▸ Exercise directions:
Word for word, restate every line of the material.
··· Given records ···
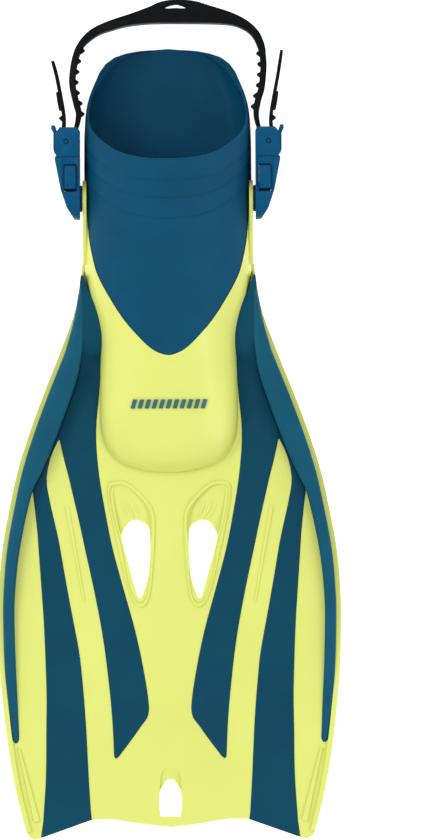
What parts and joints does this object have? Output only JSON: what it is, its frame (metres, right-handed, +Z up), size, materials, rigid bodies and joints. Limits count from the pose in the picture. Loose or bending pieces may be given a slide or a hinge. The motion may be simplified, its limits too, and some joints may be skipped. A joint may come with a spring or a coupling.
{
  "type": "swim fin",
  "caption": "Open-heel swim fin with a flared vented blade, soft foot pocket and a swivelling heel strap with ratchet quick-release buckles.",
  "frame": {"origin": "middle of the footprint of fin and strap loop together, on the ground under the sole", "axes": "+Y from the tip to the heel, +Z up away from the sole, +X to the wearer's right"},
  "size_m": [0.228, 0.557, 0.0809],
  "materials": {
    "hard_yellow": "glossy moulded plastic with a fine satin grain",
    "pocket_rubber": "smooth matt moulded rubber",
    "blade_rubber": "satin moulded rubber",
    "strap_rubber": "matt black rubber",
    "buckle_blue": "satin moulded plastic",
    "tab_blue": "satin moulded plastic",
    "pin_steel": "drawn stainless steel"
  },
  "bodies": {
    "fin": {"blade": "hard_yellow", "toe_frame": "hard_yellow", "foot_pocket": "pocket_rubber", "foot_plate": "hard_yellow", "left_side_arm": "hard_yellow", "right_side_arm": "hard_yellow", "left_rail": "blade_rubber", "right_rail": "blade_rubber", "left_blade_inlay": "blade_rubber", "right_blade_inlay": "blade_rubber"},
    "strap_unit": {"heel_strap": "strap_rubber", "left_buckle_socket": "buckle_blue", "right_buckle_socket": "buckle_blue", "left_buckle_plug": "buckle_blue", "right_buckle_plug": "buckle_blue", "left_lever_pin": "pin_steel", "right_lever_pin": "pin_steel", "left_roller_pin": "pin_steel", "right_roller_pin": "pin_steel", "left_lever_spring": "pin_steel", "right_lever_spring": "pin_steel"},
    "left_lever": {"left_ratchet_lever": "buckle_blue"},
    "right_lever": {"right_ratchet_lever": "buckle_blue"},
    "left_roller": {"left_strap_roller": "pin_steel"},
    "right_roller": {"right_strap_roller": "pin_steel"},
    "left_upper_tab": {"left_upper_release_tab": "tab_blue"},
    "left_lower_tab": {"left_lower_release_tab": "tab_blue"},
    "right_upper_tab": {"right_upper_release_tab": "tab_blue"},
    "right_lower_tab": {"right_lower_release_tab": "tab_blue"}
  },
  "joints": [
    {"name": "strap_swivel", "type": "hinge", "parent": "fin", "child": "strap_unit", "pos_m": [0, 0.147, 0.036], "axis": [1, 0, 0], "range_deg": [-6, 100]},
    {"name": "left_lever_lift", "type": "hinge", "parent": "strap_unit", "child": "left_lever", "pos_m": [-0.0721, 0.17745, 0.036], "axis": [0, 0, 1], "range_deg": [0, 28], "stiffness_Nm_per_rad": 0.03, "springref_deg": -20.05, "deforming": ["left_lever_spring"]},
    {"name": "right_lever_lift", "type": "hinge", "parent": "strap_unit", "child": "right_lever", "pos_m": [0.0721, 0.17745, 0.036], "axis": [0, 0, -1], "range_deg": [0, 28], "stiffness_Nm_per_rad": 0.03, "springref_deg": -20.05, "deforming": ["right_lever_spring"]},
    {"name": "left_roller_spin", "type": "hinge", "parent": "strap_unit", "child": "left_roller", "pos_m": [-0.0669, 0.1845, 0.036], "axis": [0, 0, 1], "continuous": true},
    {"name": "right_roller_spin", "type": "hinge", "parent": "strap_unit", "child": "right_roller", "pos_m": [0.0669, 0.1845, 0.036], "axis": [0, 0, 1], "continuous": true},
    {"name": "left_upper_tab_press", "type": "hinge", "parent": "strap_unit", "child": "left_upper_tab", "pos_m": [-0.0644, 0.1732, 0.0454], "axis": [1, 0, 0], "range_deg": [0, 5], "stiffness_Nm_per_rad": 0.1, "springref_deg": -2.86},
    {"name": "left_lower_tab_press", "type": "hinge", "parent": "strap_unit", "child": "left_lower_tab", "pos_m": [-0.0644, 0.1732, 0.0266], "axis": [-1, 0, 0], "range_deg": [0, 5], "stiffness_Nm_per_rad": 0.1, "springref_deg": -2.86},
    {"name": "right_upper_tab_press", "type": "hinge", "parent": "strap_unit", "child": "right_upper_tab", "pos_m": [0.0644, 0.1732, 0.0454], "axis": [1, 0, 0], "range_deg": [0, 5], "stiffness_Nm_per_rad": 0.1, "springref_deg": -2.86},
    {"name": "right_lower_tab_press", "type": "hinge", "parent": "strap_unit", "child": "right_lower_tab", "pos_m": [0.0644, 0.1732, 0.0266], "axis": [-1, 0, 0], "range_deg": [0, 5], "stiffness_Nm_per_rad": 0.1, "springref_deg": -2.86}
  ]
}
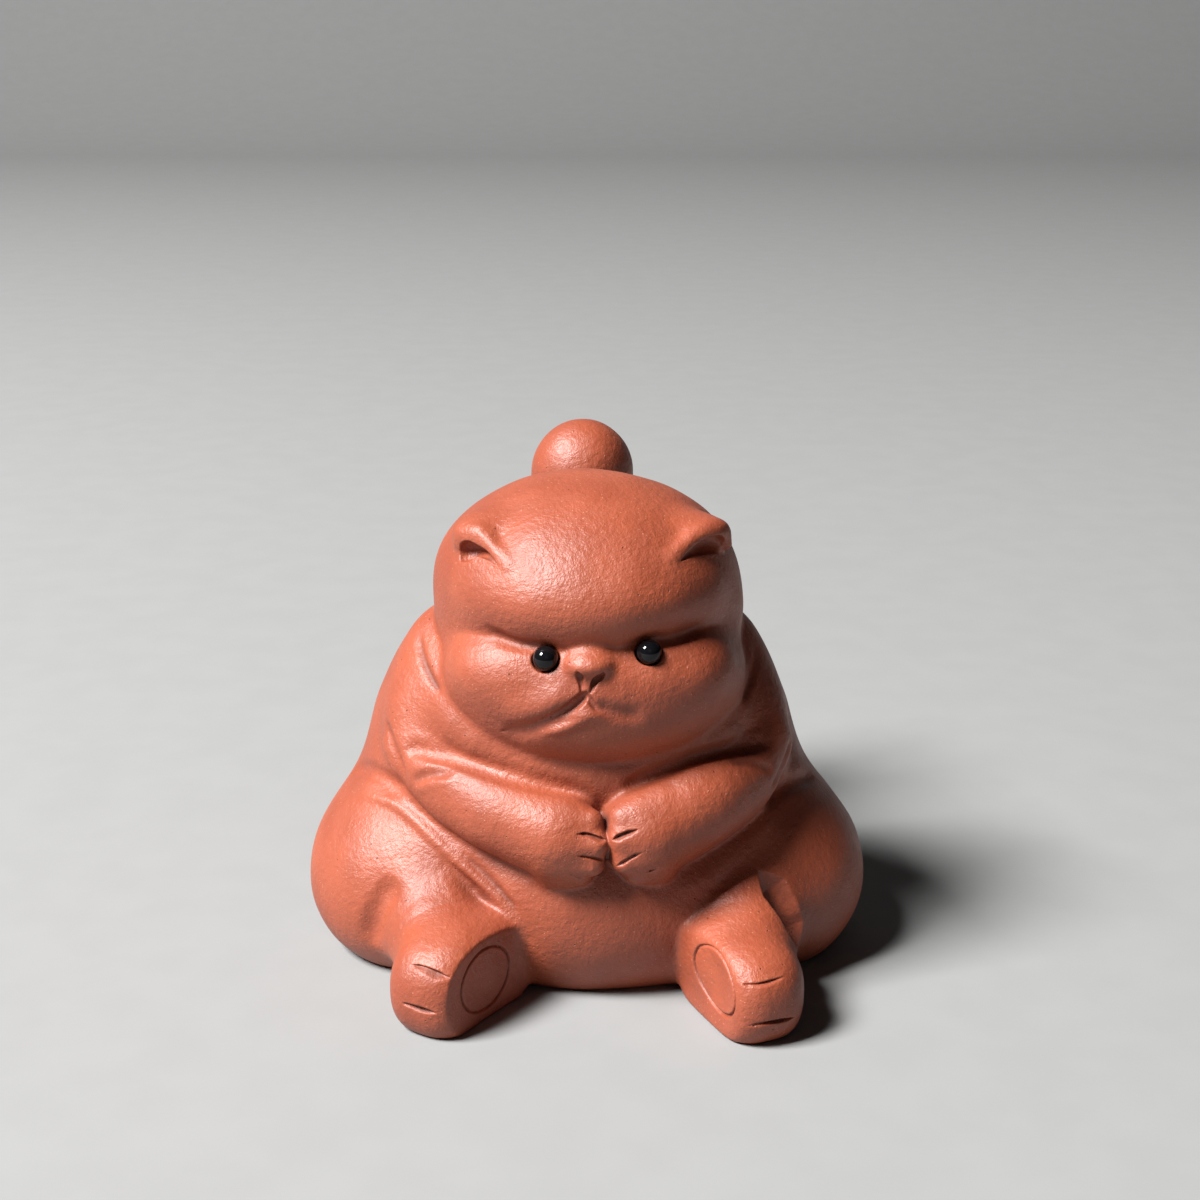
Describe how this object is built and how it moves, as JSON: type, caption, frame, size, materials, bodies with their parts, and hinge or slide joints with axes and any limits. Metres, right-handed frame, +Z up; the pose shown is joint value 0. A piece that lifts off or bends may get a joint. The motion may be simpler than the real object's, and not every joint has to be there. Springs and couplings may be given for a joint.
{
  "type": "cat tea pet",
  "caption": "Fat seated clay cat for a tea tray, with folded ears, bead eyes, paws on its belly, feet turned up and a thick tail upright behind.",
  "frame": {"origin": "on the flat underside, under the middle of the belly", "axes": "+Z up, the cat looks along -Y, +X is the right of the picture"},
  "size_m": [0.0695, 0.0702, 0.0598],
  "materials": {
    "red_clay": "unglazed, fine-grained, faint sheen from handling",
    "black_bead": "polished gloss"
  },
  "bodies": {
    "root": {"cat_figure": "red_clay", "left_eye": "black_bead", "right_eye": "black_bead"}
  },
  "joints": []
}
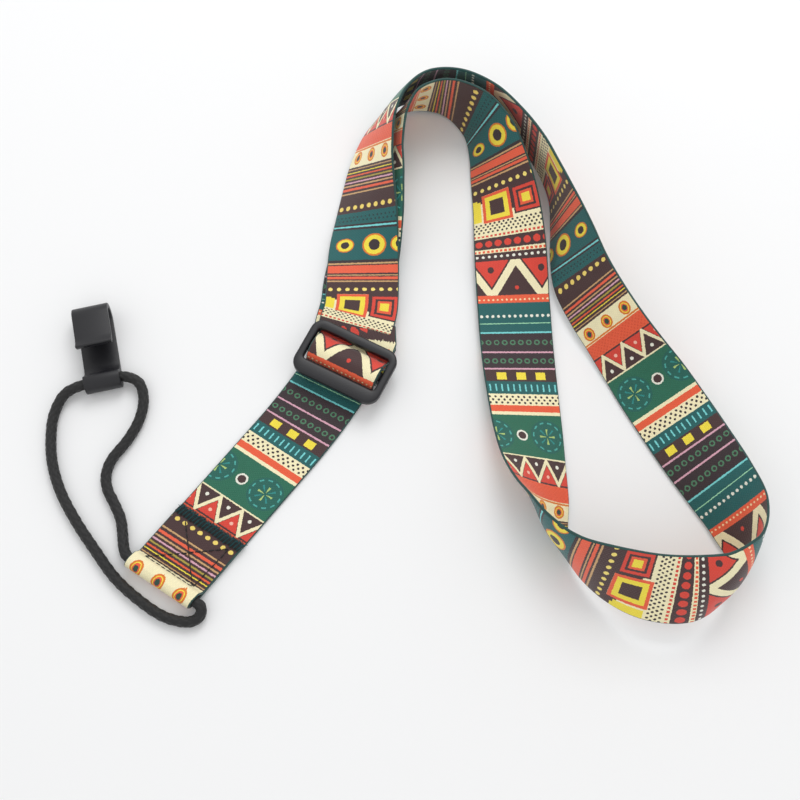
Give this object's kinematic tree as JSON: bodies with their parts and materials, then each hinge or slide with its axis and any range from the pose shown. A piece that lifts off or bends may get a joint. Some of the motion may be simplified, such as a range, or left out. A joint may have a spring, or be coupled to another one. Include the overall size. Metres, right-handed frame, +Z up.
···
▸ The reply:
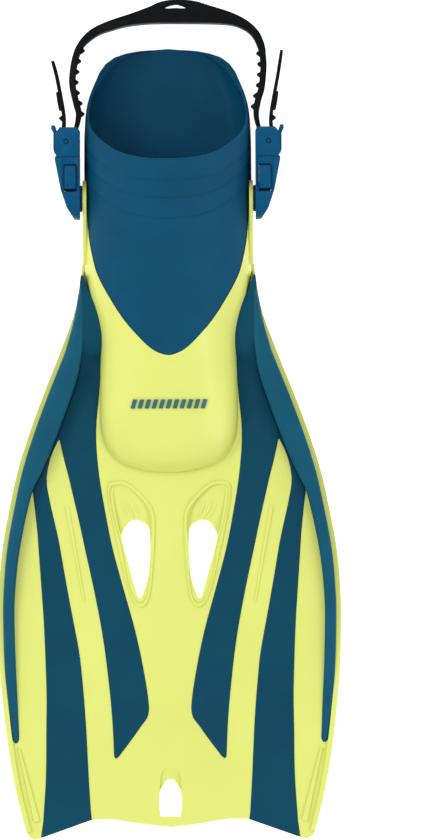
What parts and joints does this object have? Output only JSON: what it is, its frame (metres, right-handed, +Z up), size, materials, rigid bodies and joints. Limits count from the pose in the picture. Loose or bending pieces may be given a slide or a hinge. The motion may be simplified, its limits too, and some joints may be skipped. A joint may come with a spring or a coupling.
{
  "type": "swim fin",
  "caption": "Open-heel swim fin with a flared vented blade, soft foot pocket and a swivelling heel strap with ratchet quick-release buckles.",
  "frame": {"origin": "middle of the footprint of fin and strap loop together, on the ground under the sole", "axes": "+Y from the tip to the heel, +Z up away from the sole, +X to the wearer's right"},
  "size_m": [0.228, 0.557, 0.0809],
  "materials": {
    "hard_yellow": "glossy moulded plastic with a fine satin grain",
    "pocket_rubber": "smooth matt moulded rubber",
    "blade_rubber": "satin moulded rubber",
    "strap_rubber": "matt black rubber",
    "buckle_blue": "satin moulded plastic",
    "tab_blue": "satin moulded plastic",
    "pin_steel": "drawn stainless steel"
  },
  "bodies": {
    "fin": {"blade": "hard_yellow", "toe_frame": "hard_yellow", "foot_pocket": "pocket_rubber", "foot_plate": "hard_yellow", "left_side_arm": "hard_yellow", "right_side_arm": "hard_yellow", "left_rail": "blade_rubber", "right_rail": "blade_rubber", "left_blade_inlay": "blade_rubber", "right_blade_inlay": "blade_rubber"},
    "strap_unit": {"heel_strap": "strap_rubber", "left_buckle_socket": "buckle_blue", "right_buckle_socket": "buckle_blue", "left_buckle_plug": "buckle_blue", "right_buckle_plug": "buckle_blue", "left_lever_pin": "pin_steel", "right_lever_pin": "pin_steel", "left_roller_pin": "pin_steel", "right_roller_pin": "pin_steel", "left_lever_spring": "pin_steel", "right_lever_spring": "pin_steel"},
    "left_lever": {"left_ratchet_lever": "buckle_blue"},
    "right_lever": {"right_ratchet_lever": "buckle_blue"},
    "left_roller": {"left_strap_roller": "pin_steel"},
    "right_roller": {"right_strap_roller": "pin_steel"},
    "left_upper_tab": {"left_upper_release_tab": "tab_blue"},
    "left_lower_tab": {"left_lower_release_tab": "tab_blue"},
    "right_upper_tab": {"right_upper_release_tab": "tab_blue"},
    "right_lower_tab": {"right_lower_release_tab": "tab_blue"}
  },
  "joints": [
    {"name": "strap_swivel", "type": "hinge", "parent": "fin", "child": "strap_unit", "pos_m": [0, 0.147, 0.036], "axis": [1, 0, 0], "range_deg": [-6, 100]},
    {"name": "left_lever_lift", "type": "hinge", "parent": "strap_unit", "child": "left_lever", "pos_m": [-0.0721, 0.17745, 0.036], "axis": [0, 0, 1], "range_deg": [0, 28], "stiffness_Nm_per_rad": 0.03, "springref_deg": -20.05, "deforming": ["left_lever_spring"]},
    {"name": "right_lever_lift", "type": "hinge", "parent": "strap_unit", "child": "right_lever", "pos_m": [0.0721, 0.17745, 0.036], "axis": [0, 0, -1], "range_deg": [0, 28], "stiffness_Nm_per_rad": 0.03, "springref_deg": -20.05, "deforming": ["right_lever_spring"]},
    {"name": "left_roller_spin", "type": "hinge", "parent": "strap_unit", "child": "left_roller", "pos_m": [-0.0669, 0.1845, 0.036], "axis": [0, 0, 1], "continuous": true},
    {"name": "right_roller_spin", "type": "hinge", "parent": "strap_unit", "child": "right_roller", "pos_m": [0.0669, 0.1845, 0.036], "axis": [0, 0, 1], "continuous": true},
    {"name": "left_upper_tab_press", "type": "hinge", "parent": "strap_unit", "child": "left_upper_tab", "pos_m": [-0.0644, 0.1732, 0.0454], "axis": [1, 0, 0], "range_deg": [0, 5], "stiffness_Nm_per_rad": 0.1, "springref_deg": -2.86},
    {"name": "left_lower_tab_press", "type": "hinge", "parent": "strap_unit", "child": "left_lower_tab", "pos_m": [-0.0644, 0.1732, 0.0266], "axis": [-1, 0, 0], "range_deg": [0, 5], "stiffness_Nm_per_rad": 0.1, "springref_deg": -2.86},
    {"name": "right_upper_tab_press", "type": "hinge", "parent": "strap_unit", "child": "right_upper_tab", "pos_m": [0.0644, 0.1732, 0.0454], "axis": [1, 0, 0], "range_deg": [0, 5], "stiffness_Nm_per_rad": 0.1, "springref_deg": -2.86},
    {"name": "right_lower_tab_press", "type": "hinge", "parent": "strap_unit", "child": "right_lower_tab", "pos_m": [0.0644, 0.1732, 0.0266], "axis": [-1, 0, 0], "range_deg": [0, 5], "stiffness_Nm_per_rad": 0.1, "springref_deg": -2.86}
  ]
}
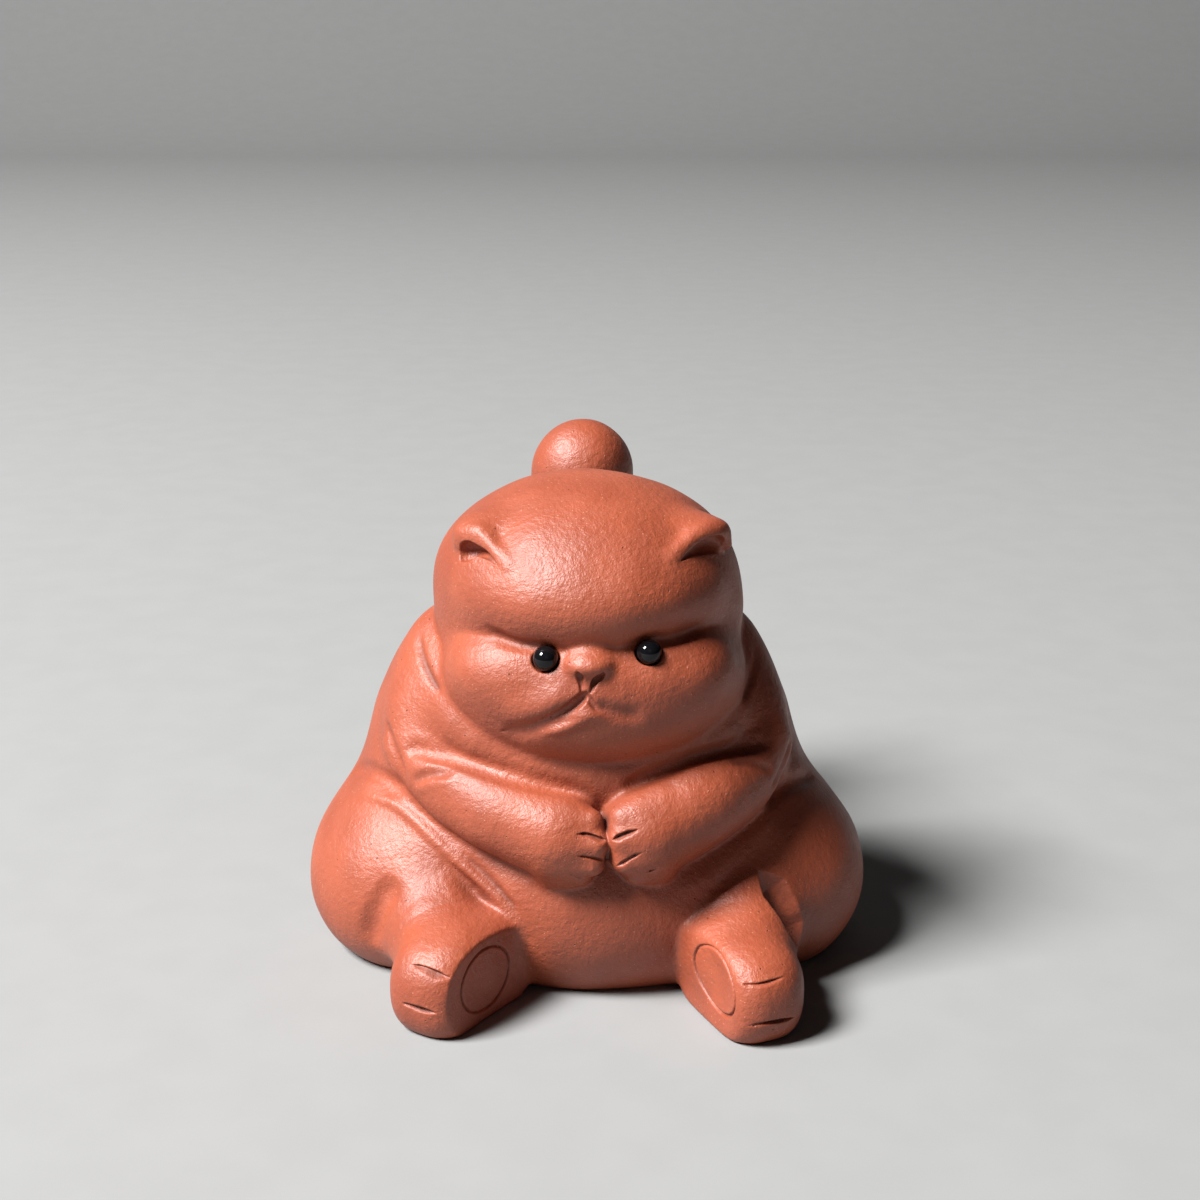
Describe how this object is built and how it moves, as JSON: type, caption, frame, size, materials, bodies with their parts, and hinge or slide joints with axes and any limits. Metres, right-handed frame, +Z up; the pose shown is joint value 0. A piece that lifts off or bends may get a joint. The motion may be simpler than the real object's, and not every joint has to be there. Springs and couplings may be given for a joint.
{
  "type": "cat tea pet",
  "caption": "Fat seated clay cat for a tea tray, with folded ears, bead eyes, paws on its belly, feet turned up and a thick tail upright behind.",
  "frame": {"origin": "on the flat underside, under the middle of the belly", "axes": "+Z up, the cat looks along -Y, +X is the right of the picture"},
  "size_m": [0.0695, 0.0702, 0.0598],
  "materials": {
    "red_clay": "unglazed, fine-grained, faint sheen from handling",
    "black_bead": "polished gloss"
  },
  "bodies": {
    "root": {"cat_figure": "red_clay", "left_eye": "black_bead", "right_eye": "black_bead"}
  },
  "joints": []
}
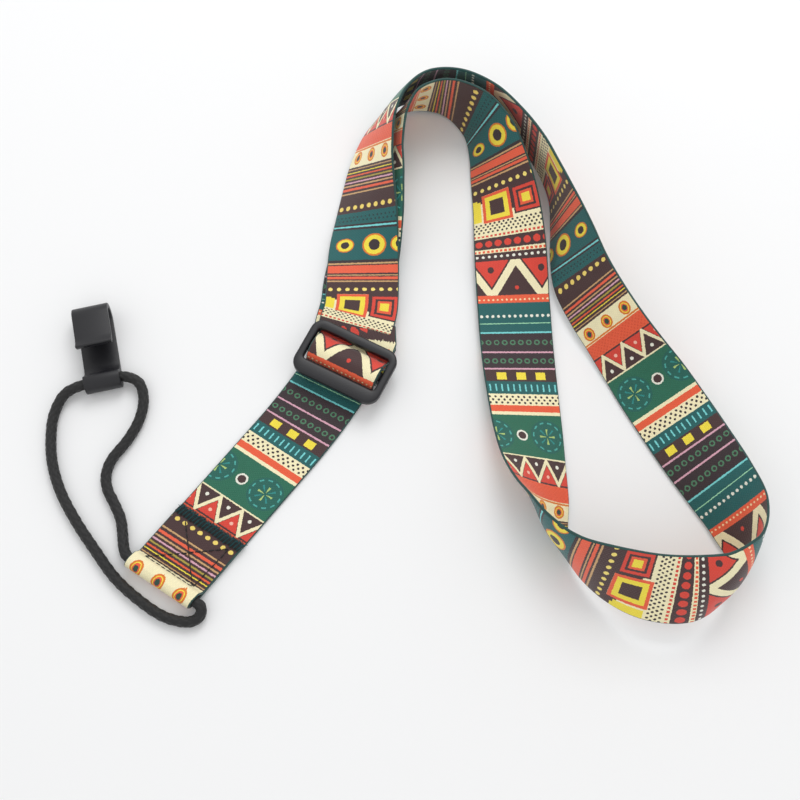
Give this object's kinematic tree as JSON: bodies with their parts and materials, then each hinge or slide with its axis and any range from the pose shown. A piece that lifts off or bends may get a joint. Some of the motion may be simplified, such as a range, or left out. A joint may have a spring, or be coupled to another one. Include the overall size. Metres, right-handed frame, +Z up.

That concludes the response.